Thursday, March 20, 2014

Immigration Persecution

£18,600 ($30,900) is the amount the British government has decided that citizens must earn in order to bring a non-EEA spouse into the country. The price increases steeply to £22,400 ($37,200) if a couple have a non-EEA son or daughter and a further £2,400 ($4,000) for each additional child. Families that can't pay, regardless of how high the foreign spouse's income is, are forced to relocate overseas or see their children raised without a parent. If a British citizen is unemployed, they can apply for a visa for their spouse if they have cash savings of £62,000 ($103,000) in the bank for more than six months, something beyond the reach of most in the country.

This is, of course, the government defending Tory family values - ensuring wives and husbands and children are split up.

Meanwhile , the Independent reports on the tragic case  of one pregnant immigrant applicant who rather than run foul of the so-called “health-tourism” restrictions for fear she would be turned down for a visa. She developed complications with her pregnancy and her baby had died in the womb but she could not afford the cost of £2,500 for having the dead foetus artificially induced. Any unpaid NHS debt of a £1,000 leads automatically leads to a visa refusal.

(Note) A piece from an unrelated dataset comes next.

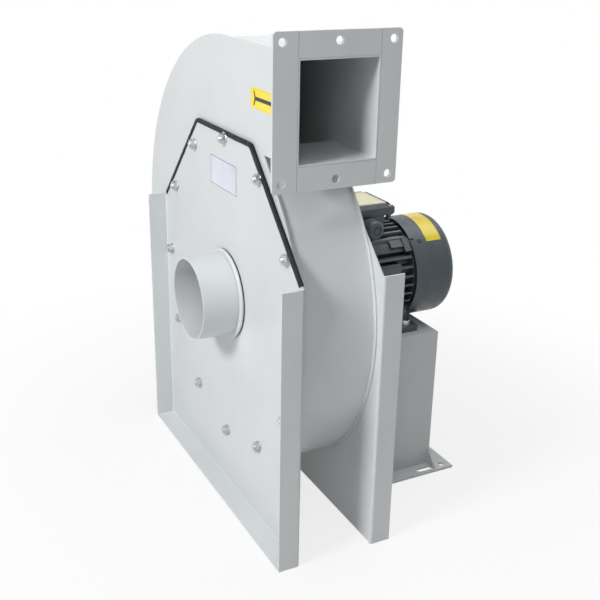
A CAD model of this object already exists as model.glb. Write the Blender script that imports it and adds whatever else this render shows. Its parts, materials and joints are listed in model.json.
import json
import math

import bpy
from mathutils import Matrix, Vector

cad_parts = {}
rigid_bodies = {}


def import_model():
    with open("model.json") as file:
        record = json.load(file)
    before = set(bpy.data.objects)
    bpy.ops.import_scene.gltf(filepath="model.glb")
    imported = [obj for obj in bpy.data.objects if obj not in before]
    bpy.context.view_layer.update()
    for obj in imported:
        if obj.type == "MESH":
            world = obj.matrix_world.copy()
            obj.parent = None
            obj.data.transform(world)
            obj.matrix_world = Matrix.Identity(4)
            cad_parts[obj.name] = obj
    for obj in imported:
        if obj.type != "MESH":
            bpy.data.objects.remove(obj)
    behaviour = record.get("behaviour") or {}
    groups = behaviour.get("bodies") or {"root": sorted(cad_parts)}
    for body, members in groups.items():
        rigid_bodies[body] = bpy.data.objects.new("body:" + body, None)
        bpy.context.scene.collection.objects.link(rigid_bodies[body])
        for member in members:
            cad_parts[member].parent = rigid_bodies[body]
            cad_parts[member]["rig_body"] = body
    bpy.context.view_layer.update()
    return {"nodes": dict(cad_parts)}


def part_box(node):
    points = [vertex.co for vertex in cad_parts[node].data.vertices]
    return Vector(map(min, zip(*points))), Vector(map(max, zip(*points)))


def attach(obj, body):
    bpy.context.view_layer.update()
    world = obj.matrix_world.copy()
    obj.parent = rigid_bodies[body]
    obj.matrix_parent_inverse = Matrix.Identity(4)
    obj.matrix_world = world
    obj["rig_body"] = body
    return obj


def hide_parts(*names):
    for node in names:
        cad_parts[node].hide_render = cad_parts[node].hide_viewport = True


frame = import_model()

nodes = frame["nodes"]
scene = bpy.context.scene

# Where the shaft's axis passes the front plate's face, in metres in the shared frame
SHAFT = Vector((0.0595, -0.1804, 0.392))


def metres(length):
    """A number or a vector in millimetres, turned into metres."""
    return length / 1000


def millimetres(length):
    return length * 1000


def at(x, y, z):
    """A place given in millimetres from the shaft's axis and the front plate's face."""
    return SHAFT + metres(Vector((x, y, z)))


# ---------------------------------------------------------------- shader nodes
def add(tree, kind, inputs=None, **settings):
    """A shader node with its settings. An input takes a value or another node's output."""
    node = tree.nodes.new(kind)
    for setting, value in settings.items():
        setattr(node, setting, value)
    for spot, value in (inputs or {}).items():
        if isinstance(value, bpy.types.NodeSocket):
            tree.links.new(value, node.inputs[spot])
        else:
            node.inputs[spot].default_value = value
    return node


def reckon(tree, operation, *values):
    """One step of arithmetic on values or outputs."""
    node = add(tree, "ShaderNodeMath", dict(enumerate(values)), operation=operation)
    return node.outputs[0]


def mix_colours(tree, share, first, second):
    inputs = {"Factor": share, "A": first, "B": second}
    return add(tree, "ShaderNodeMix", inputs, data_type="RGBA").outputs["Result"]


def mix_shaders(tree, share, first, second):
    inputs = {"Fac": share, 1: first, 2: second}
    return add(tree, "ShaderNodeMixShader", inputs).outputs["Shader"]


# ---------------------------------------------------------------- finishes
# Noise seldom leaves this band, so gloss is spread over it
NOISE_LOW, NOISE_HIGH = 0.3, 0.7


class Finish:
    """A surface: one shader fed from patterns on object coordinates."""

    def __init__(self, name, rough, metal=0.0, coat=0.0, coat_rough=0.1, specular=0.5):
        self.material = bpy.data.materials.new(name)
        self.material.use_nodes = True
        self.tree = self.material.node_tree
        self.shader = self.tree.nodes["Principled BSDF"]
        self.rough = rough
        for spot, value in (("Metallic", metal), ("Roughness", rough),
                            ("Specular IOR Level", specular),
                            ("Coat Weight", coat), ("Coat Roughness", coat_rough)):
            self.shader.inputs[spot].default_value = value
        self.where = add(self.tree, "ShaderNodeTexCoord").outputs["Object"]

    def noise(self, scale, detail, rough=0.5, where=None):
        inputs = {"Vector": self.where if where is None else where,
                  "Scale": scale, "Detail": detail, "Roughness": rough}
        return add(self.tree, "ShaderNodeTexNoise", inputs).outputs["Fac"]

    def cells(self, scale):
        inputs = {"Vector": self.where, "Scale": scale}
        return add(self.tree, "ShaderNodeTexVoronoi", inputs).outputs["Distance"]

    def waves(self, scale, distortion, where, **settings):
        inputs = {"Vector": where, "Scale": scale, "Distortion": distortion, "Detail": 2.0}
        return add(self.tree, "ShaderNodeTexWave", inputs, **settings).outputs["Fac"]

    def from_shaft(self):
        """Coordinates measured from the shaft's axis."""
        inputs = {"Vector": self.where, "Location": tuple(-SHAFT)}
        return add(self.tree, "ShaderNodeMapping", inputs).outputs["Vector"]

    def shades(self, pattern, colour, *stops):
        """Shades of one colour along a pattern. Each stop is a spot and a gain."""
        node = add(self.tree, "ShaderNodeValToRGB", {"Fac": pattern})
        band = node.color_ramp
        while len(band.elements) < len(stops):
            band.elements.new(0.5)  # its own spot follows below
        for element, (spot, gain) in zip(band.elements, stops):
            element.position = spot
            element.color = (*(min(1.0, c * gain) for c in colour), 1.0)
        return node.outputs["Color"]

    def colour(self, source):
        self.tree.links.new(source, self.shader.inputs["Base Color"])

    def gloss(self, pattern, less, more):
        """Lets the roughness wander along a pattern, by so much less or more."""
        inputs = {"Value": pattern, "From Min": NOISE_LOW, "From Max": NOISE_HIGH,
                  "To Min": self.rough - less, "To Max": self.rough + more}
        spread = add(self.tree, "ShaderNodeMapRange", inputs).outputs["Result"]
        self.tree.links.new(spread, self.shader.inputs["Roughness"])

    def bump(self, height, depth, strength, under=None):
        inputs = {"Height": height, "Distance": depth, "Strength": strength}
        if under is not None:
            inputs["Normal"] = under
        return add(self.tree, "ShaderNodeBump", inputs).outputs["Normal"]

    def relief(self, height, depth, strength, under=None):
        """The relief that the light sees, over a broader one if there is one."""
        normal = self.bump(height, depth, strength, under)
        self.tree.links.new(normal, self.shader.inputs["Normal"])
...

Many patients from overseas are now being deterred from seeking medical help because of the new rules. A "very worried" clinician at a hospital in London's East End had reported that psychiatric patients - some considered a potential risk to themselves and to others - were "too frightened" to seek treatment.

This is the heartless world of immigration law.

As a post-script also in the Independent is the story of a Grammy-nominated classical musician was detained for seven hours at Birmingham airport and deported him before finally allowing him back into the country the following day to perform. He was also questioned and fingerprinted by Border Force officials and kept in a short-term holding facility run by Tascor, the private security firm he described as “the creepy, vague, Orwellian detention subcontractor [HM Border Force] use to keep people awake in brightly lit rooms filled with tearstained children’s toys and assorted religious texts". On his Facebook page, Carpenter said: “HM Immigration in Birmingham were totally unaware of the laws governing Permitted Paid Engagement - the three words artists entering the UK really need to know (in addition to Only Go Heathrow).”